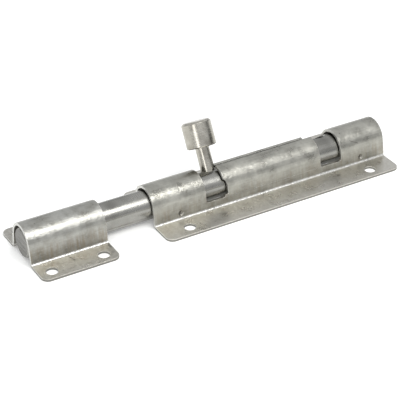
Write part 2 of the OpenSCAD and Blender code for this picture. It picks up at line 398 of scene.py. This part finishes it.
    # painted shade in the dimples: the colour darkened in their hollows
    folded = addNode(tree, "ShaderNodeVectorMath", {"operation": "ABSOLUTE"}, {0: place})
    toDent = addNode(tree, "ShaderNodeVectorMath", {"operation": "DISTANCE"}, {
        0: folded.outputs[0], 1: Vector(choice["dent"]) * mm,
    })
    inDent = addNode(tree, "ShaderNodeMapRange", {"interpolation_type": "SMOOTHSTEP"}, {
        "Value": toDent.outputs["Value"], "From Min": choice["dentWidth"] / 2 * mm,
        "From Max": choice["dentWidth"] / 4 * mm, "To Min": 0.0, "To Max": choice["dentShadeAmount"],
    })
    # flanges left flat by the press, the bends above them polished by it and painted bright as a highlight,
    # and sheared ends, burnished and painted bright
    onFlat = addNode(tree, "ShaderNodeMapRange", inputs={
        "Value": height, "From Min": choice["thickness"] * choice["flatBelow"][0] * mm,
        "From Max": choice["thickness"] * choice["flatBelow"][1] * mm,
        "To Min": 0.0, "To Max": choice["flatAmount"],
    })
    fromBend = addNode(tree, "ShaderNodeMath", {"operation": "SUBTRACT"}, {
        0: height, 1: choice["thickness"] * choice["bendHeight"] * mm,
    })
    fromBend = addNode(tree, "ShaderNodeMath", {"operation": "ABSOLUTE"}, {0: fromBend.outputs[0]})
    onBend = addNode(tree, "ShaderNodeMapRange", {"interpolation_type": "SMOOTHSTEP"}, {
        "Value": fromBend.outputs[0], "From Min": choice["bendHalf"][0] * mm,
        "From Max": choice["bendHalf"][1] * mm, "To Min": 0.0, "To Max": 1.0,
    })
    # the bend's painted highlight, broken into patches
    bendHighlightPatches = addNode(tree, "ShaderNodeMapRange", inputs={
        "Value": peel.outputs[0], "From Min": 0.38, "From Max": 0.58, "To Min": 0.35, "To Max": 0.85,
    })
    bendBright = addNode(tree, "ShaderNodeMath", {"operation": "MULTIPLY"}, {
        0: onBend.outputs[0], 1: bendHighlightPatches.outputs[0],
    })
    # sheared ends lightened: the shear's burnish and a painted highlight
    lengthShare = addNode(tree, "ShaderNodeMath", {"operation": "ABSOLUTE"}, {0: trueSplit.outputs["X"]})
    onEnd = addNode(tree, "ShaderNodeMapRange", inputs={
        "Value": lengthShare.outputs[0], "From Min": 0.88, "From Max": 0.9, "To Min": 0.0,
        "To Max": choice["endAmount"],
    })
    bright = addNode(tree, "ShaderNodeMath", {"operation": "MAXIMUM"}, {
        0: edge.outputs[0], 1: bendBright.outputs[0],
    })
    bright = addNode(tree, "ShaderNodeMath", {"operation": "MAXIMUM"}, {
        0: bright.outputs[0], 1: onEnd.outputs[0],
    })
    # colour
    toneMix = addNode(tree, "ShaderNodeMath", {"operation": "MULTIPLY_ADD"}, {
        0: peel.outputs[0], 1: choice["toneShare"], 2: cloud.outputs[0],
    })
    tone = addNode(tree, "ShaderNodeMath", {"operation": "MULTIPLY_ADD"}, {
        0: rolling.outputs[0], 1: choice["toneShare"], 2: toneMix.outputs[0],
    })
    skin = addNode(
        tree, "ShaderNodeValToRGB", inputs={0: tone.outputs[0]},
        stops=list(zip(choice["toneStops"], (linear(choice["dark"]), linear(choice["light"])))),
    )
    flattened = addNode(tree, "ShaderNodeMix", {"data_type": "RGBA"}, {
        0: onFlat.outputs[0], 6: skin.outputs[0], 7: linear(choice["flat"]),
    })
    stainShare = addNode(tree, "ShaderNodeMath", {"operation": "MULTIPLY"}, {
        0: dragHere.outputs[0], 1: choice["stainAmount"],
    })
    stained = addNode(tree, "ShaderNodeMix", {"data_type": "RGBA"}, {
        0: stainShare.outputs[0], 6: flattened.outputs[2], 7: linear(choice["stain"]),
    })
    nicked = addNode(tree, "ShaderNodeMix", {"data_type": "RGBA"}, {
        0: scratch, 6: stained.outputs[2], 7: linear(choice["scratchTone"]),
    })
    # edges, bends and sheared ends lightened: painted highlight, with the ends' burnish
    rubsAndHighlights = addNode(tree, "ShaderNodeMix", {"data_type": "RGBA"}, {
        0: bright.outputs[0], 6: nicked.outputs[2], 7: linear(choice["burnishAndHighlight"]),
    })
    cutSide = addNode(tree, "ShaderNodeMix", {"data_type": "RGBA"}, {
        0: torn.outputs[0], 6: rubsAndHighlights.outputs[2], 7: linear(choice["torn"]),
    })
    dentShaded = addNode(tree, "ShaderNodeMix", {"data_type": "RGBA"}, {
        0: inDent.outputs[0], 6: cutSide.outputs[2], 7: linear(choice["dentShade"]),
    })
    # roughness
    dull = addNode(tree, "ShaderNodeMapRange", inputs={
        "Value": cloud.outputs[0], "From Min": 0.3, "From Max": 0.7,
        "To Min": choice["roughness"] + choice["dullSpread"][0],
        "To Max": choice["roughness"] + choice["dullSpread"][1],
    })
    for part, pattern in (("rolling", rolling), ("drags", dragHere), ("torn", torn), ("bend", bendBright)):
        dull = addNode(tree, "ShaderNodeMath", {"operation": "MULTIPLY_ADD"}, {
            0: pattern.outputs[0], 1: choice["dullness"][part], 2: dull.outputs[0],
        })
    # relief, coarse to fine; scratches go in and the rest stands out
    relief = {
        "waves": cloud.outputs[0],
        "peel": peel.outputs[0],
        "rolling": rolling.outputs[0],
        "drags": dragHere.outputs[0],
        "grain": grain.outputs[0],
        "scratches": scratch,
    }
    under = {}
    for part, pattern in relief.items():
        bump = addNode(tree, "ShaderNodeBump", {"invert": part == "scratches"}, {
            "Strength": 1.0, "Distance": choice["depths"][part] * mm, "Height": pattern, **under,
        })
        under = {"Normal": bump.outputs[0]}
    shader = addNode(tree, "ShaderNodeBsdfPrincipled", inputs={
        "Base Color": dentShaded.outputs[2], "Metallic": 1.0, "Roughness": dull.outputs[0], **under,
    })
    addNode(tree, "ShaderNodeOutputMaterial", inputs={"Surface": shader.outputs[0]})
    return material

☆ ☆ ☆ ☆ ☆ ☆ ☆

Recite the full listing above exactly.

IN RESPONSE>
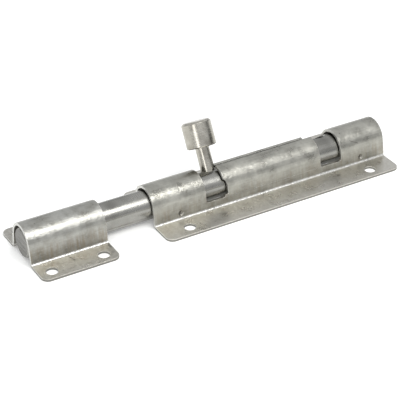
Write part 2 of the OpenSCAD and Blender code for this picture. It picks up at line 398 of scene.py. This part finishes it.
    # painted shade in the dimples: the colour darkened in their hollows
    folded = addNode(tree, "ShaderNodeVectorMath", {"operation": "ABSOLUTE"}, {0: place})
    toDent = addNode(tree, "ShaderNodeVectorMath", {"operation": "DISTANCE"}, {
        0: folded.outputs[0], 1: Vector(choice["dent"]) * mm,
    })
    inDent = addNode(tree, "ShaderNodeMapRange", {"interpolation_type": "SMOOTHSTEP"}, {
        "Value": toDent.outputs["Value"], "From Min": choice["dentWidth"] / 2 * mm,
        "From Max": choice["dentWidth"] / 4 * mm, "To Min": 0.0, "To Max": choice["dentShadeAmount"],
    })
    # flanges left flat by the press, the bends above them polished by it and painted bright as a highlight,
    # and sheared ends, burnished and painted bright
    onFlat = addNode(tree, "ShaderNodeMapRange", inputs={
        "Value": height, "From Min": choice["thickness"] * choice["flatBelow"][0] * mm,
        "From Max": choice["thickness"] * choice["flatBelow"][1] * mm,
        "To Min": 0.0, "To Max": choice["flatAmount"],
    })
    fromBend = addNode(tree, "ShaderNodeMath", {"operation": "SUBTRACT"}, {
        0: height, 1: choice["thickness"] * choice["bendHeight"] * mm,
    })
    fromBend = addNode(tree, "ShaderNodeMath", {"operation": "ABSOLUTE"}, {0: fromBend.outputs[0]})
    onBend = addNode(tree, "ShaderNodeMapRange", {"interpolation_type": "SMOOTHSTEP"}, {
        "Value": fromBend.outputs[0], "From Min": choice["bendHalf"][0] * mm,
        "From Max": choice["bendHalf"][1] * mm, "To Min": 0.0, "To Max": 1.0,
    })
    # the bend's painted highlight, broken into patches
    bendHighlightPatches = addNode(tree, "ShaderNodeMapRange", inputs={
        "Value": peel.outputs[0], "From Min": 0.38, "From Max": 0.58, "To Min": 0.35, "To Max": 0.85,
    })
    bendBright = addNode(tree, "ShaderNodeMath", {"operation": "MULTIPLY"}, {
        0: onBend.outputs[0], 1: bendHighlightPatches.outputs[0],
    })
    # sheared ends lightened: the shear's burnish and a painted highlight
    lengthShare = addNode(tree, "ShaderNodeMath", {"operation": "ABSOLUTE"}, {0: trueSplit.outputs["X"]})
    onEnd = addNode(tree, "ShaderNodeMapRange", inputs={
        "Value": lengthShare.outputs[0], "From Min": 0.88, "From Max": 0.9, "To Min": 0.0,
        "To Max": choice["endAmount"],
    })
    bright = addNode(tree, "ShaderNodeMath", {"operation": "MAXIMUM"}, {
        0: edge.outputs[0], 1: bendBright.outputs[0],
    })
    bright = addNode(tree, "ShaderNodeMath", {"operation": "MAXIMUM"}, {
        0: bright.outputs[0], 1: onEnd.outputs[0],
    })
    # colour
    toneMix = addNode(tree, "ShaderNodeMath", {"operation": "MULTIPLY_ADD"}, {
        0: peel.outputs[0], 1: choice["toneShare"], 2: cloud.outputs[0],
    })
    tone = addNode(tree, "ShaderNodeMath", {"operation": "MULTIPLY_ADD"}, {
        0: rolling.outputs[0], 1: choice["toneShare"], 2: toneMix.outputs[0],
    })
    skin = addNode(
        tree, "ShaderNodeValToRGB", inputs={0: tone.outputs[0]},
        stops=list(zip(choice["toneStops"], (linear(choice["dark"]), linear(choice["light"])))),
    )
    flattened = addNode(tree, "ShaderNodeMix", {"data_type": "RGBA"}, {
        0: onFlat.outputs[0], 6: skin.outputs[0], 7: linear(choice["flat"]),
    })
    stainShare = addNode(tree, "ShaderNodeMath", {"operation": "MULTIPLY"}, {
        0: dragHere.outputs[0], 1: choice["stainAmount"],
    })
    stained = addNode(tree, "ShaderNodeMix", {"data_type": "RGBA"}, {
        0: stainShare.outputs[0], 6: flattened.outputs[2], 7: linear(choice["stain"]),
    })
    nicked = addNode(tree, "ShaderNodeMix", {"data_type": "RGBA"}, {
        0: scratch, 6: stained.outputs[2], 7: linear(choice["scratchTone"]),
    })
    # edges, bends and sheared ends lightened: painted highlight, with the ends' burnish
    rubsAndHighlights = addNode(tree, "ShaderNodeMix", {"data_type": "RGBA"}, {
        0: bright.outputs[0], 6: nicked.outputs[2], 7: linear(choice["burnishAndHighlight"]),
    })
    cutSide = addNode(tree, "ShaderNodeMix", {"data_type": "RGBA"}, {
        0: torn.outputs[0], 6: rubsAndHighlights.outputs[2], 7: linear(choice["torn"]),
    })
    dentShaded = addNode(tree, "ShaderNodeMix", {"data_type": "RGBA"}, {
        0: inDent.outputs[0], 6: cutSide.outputs[2], 7: linear(choice["dentShade"]),
    })
    # roughness
    dull = addNode(tree, "ShaderNodeMapRange", inputs={
        "Value": cloud.outputs[0], "From Min": 0.3, "From Max": 0.7,
        "To Min": choice["roughness"] + choice["dullSpread"][0],
        "To Max": choice["roughness"] + choice["dullSpread"][1],
    })
    for part, pattern in (("rolling", rolling), ("drags", dragHere), ("torn", torn), ("bend", bendBright)):
        dull = addNode(tree, "ShaderNodeMath", {"operation": "MULTIPLY_ADD"}, {
            0: pattern.outputs[0], 1: choice["dullness"][part], 2: dull.outputs[0],
        })
    # relief, coarse to fine; scratches go in and the rest stands out
    relief = {
        "waves": cloud.outputs[0],
        "peel": peel.outputs[0],
        "rolling": rolling.outputs[0],
        "drags": dragHere.outputs[0],
        "grain": grain.outputs[0],
        "scratches": scratch,
    }
    under = {}
    for part, pattern in relief.items():
        bump = addNode(tree, "ShaderNodeBump", {"invert": part == "scratches"}, {
            "Strength": 1.0, "Distance": choice["depths"][part] * mm, "Height": pattern, **under,
        })
        under = {"Normal": bump.outputs[0]}
    shader = addNode(tree, "ShaderNodeBsdfPrincipled", inputs={
        "Base Color": dentShaded.outputs[2], "Metallic": 1.0, "Roughness": dull.outputs[0], **under,
    })
    addNode(tree, "ShaderNodeOutputMaterial", inputs={"Surface": shader.outputs[0]})
    return material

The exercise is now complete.